Types of Credit Scores

A common misconception about credit scores is that there is one be all, end all score, but that’s not actually the case. There are a few different types of credit scores, used for different situations, which can sometimes make it harder for users to get a handle on what their actual score is. Vantage and FICO are the two major names in credit scores, but there are also industry-specific credit scores used to determine your creditworthiness when it comes to saying, applying for a mortgage or auto loan.

Vantage—A model developed by the three major credit reporting agencies, TransUnion, Experian, and Equifax, the Vantage model is often used by lenders and uses a rating system that ranges from 300 to 850. A good Vantage score is anything above 700, while an excellent score is anything above 750.

FICO—Developed by a company known as the Fair Isaac Corporation and later shortened to FICO, this score is the most well-known scoring model in the United States and is based on a rating system that ranges from 300 (very poor) to 850 (excellent).
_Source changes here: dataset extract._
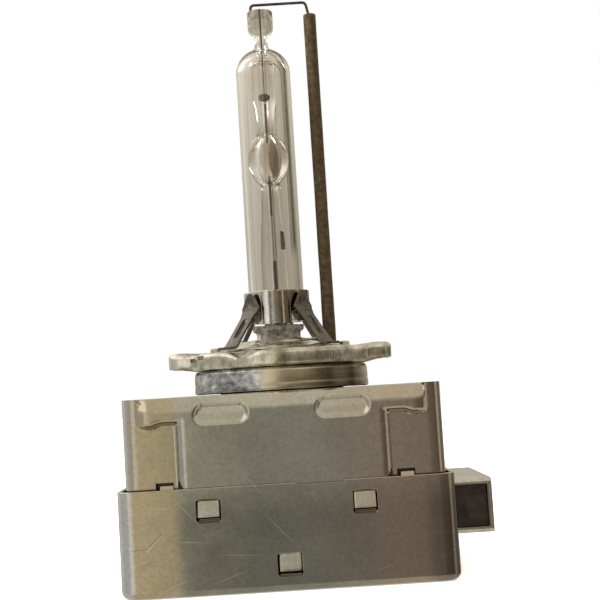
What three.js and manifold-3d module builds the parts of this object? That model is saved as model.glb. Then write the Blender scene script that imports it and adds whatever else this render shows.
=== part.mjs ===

In general, users with a FICO score above 670 have a score considered to be good, while anything over 800 is regarded as being exceptional.

 

What Factors Are Most Important in Determining Credit?

In both the FICO and Vantage systems, factors like your payment history, credit utilization, the number of accounts and total debt all come into play, though each respective model places more emphasis on certain criteria the other may not value quite as much. FICO scores are most heavily influenced by your payment history as it relates to loans and credit card bills, while Vantage also values payment history as well as the age of your credit card and loan accounts and the percentage of credit limit used.
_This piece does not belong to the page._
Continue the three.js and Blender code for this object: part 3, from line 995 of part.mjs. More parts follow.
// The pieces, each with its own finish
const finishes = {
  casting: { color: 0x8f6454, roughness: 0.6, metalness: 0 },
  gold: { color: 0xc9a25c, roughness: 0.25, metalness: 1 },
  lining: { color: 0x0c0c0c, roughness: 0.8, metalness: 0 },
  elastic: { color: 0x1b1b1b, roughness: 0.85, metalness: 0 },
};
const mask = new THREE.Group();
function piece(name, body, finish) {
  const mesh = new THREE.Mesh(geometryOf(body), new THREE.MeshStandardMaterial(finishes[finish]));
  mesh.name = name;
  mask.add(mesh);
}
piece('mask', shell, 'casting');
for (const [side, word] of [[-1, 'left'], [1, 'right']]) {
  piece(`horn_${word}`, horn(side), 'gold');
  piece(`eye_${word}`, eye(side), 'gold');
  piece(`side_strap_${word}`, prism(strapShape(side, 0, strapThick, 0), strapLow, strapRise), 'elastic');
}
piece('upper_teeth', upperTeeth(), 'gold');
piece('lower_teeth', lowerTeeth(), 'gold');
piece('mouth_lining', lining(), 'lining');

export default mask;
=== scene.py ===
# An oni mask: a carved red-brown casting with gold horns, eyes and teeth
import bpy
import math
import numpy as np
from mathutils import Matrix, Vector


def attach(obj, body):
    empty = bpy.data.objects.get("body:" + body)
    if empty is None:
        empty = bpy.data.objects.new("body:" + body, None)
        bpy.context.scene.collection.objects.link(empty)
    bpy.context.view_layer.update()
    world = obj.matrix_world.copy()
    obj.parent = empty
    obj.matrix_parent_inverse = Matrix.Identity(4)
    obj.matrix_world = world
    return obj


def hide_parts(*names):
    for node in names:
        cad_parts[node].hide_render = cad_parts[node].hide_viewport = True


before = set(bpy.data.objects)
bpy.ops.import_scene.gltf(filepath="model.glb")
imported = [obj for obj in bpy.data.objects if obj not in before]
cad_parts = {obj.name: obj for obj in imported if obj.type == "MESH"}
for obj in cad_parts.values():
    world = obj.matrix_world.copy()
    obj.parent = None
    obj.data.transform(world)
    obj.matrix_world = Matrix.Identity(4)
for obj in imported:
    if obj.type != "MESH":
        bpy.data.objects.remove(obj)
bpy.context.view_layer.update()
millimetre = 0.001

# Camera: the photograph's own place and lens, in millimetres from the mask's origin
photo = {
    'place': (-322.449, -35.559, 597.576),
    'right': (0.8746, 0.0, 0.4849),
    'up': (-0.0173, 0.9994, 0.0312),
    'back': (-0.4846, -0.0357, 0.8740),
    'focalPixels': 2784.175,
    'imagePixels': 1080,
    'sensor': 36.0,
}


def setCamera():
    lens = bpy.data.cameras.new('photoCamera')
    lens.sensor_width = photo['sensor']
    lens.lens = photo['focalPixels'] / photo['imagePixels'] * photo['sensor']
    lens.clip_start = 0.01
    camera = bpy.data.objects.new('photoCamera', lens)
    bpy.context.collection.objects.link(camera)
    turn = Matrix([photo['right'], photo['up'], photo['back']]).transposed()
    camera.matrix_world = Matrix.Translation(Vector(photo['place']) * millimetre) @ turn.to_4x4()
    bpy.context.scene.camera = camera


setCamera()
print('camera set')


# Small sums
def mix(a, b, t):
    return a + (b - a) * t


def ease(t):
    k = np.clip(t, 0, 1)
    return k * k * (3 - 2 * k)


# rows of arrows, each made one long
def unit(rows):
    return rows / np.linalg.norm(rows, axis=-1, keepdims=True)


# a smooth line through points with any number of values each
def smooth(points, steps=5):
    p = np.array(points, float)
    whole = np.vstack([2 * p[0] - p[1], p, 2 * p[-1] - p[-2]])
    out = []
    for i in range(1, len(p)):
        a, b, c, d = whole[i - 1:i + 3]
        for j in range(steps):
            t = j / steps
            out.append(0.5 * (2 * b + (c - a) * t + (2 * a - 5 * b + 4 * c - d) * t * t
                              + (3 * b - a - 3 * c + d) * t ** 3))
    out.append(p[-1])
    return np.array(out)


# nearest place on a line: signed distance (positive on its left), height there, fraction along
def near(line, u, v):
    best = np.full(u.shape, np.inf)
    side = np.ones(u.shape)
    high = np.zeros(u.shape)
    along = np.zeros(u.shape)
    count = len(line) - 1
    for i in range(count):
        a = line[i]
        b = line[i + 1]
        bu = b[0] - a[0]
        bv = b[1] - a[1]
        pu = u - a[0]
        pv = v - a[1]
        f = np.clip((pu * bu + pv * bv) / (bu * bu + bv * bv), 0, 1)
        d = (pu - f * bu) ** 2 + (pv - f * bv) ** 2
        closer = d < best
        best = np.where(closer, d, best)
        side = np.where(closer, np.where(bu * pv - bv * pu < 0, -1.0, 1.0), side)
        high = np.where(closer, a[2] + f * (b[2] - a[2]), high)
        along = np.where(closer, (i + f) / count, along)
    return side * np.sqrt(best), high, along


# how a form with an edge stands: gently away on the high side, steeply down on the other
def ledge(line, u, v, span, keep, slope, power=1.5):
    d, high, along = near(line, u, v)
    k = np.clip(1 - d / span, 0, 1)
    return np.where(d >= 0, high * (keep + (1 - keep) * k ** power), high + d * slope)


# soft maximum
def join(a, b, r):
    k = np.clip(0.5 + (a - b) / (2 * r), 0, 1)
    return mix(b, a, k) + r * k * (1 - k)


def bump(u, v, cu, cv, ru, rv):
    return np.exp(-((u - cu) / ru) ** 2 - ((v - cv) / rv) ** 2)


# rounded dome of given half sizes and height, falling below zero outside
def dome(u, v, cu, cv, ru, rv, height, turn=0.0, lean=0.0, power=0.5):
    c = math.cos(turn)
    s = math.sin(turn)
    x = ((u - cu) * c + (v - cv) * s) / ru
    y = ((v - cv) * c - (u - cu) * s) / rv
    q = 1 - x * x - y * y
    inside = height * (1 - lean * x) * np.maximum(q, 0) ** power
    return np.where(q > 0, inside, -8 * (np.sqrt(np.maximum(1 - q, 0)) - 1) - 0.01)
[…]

Factors like your age, race, gender or where you live are not included on your credit report, though some factors like your salary, where you work or length of employment may come into play when applying for a loan—though they are not included in credit reports either. Should your credit score be subpar, look into credit score repair as a possible solution to getting back on track.

Use This Information to Become Financially Fit

Checking your own credit history won’t actually hurt your account, so it’s a good idea to check these frequently to see how you stack up.  Most reports will show the areas where you need to make some improvements, like how much credit you’re currently using or how often you pay your bills on time. You’ll improve your credit by making a concerted effort to make all payments on time, as well as from things like keeping your accounts open for an extended period of time. Your score is comprised of a lot of little things, each needing attention, and care.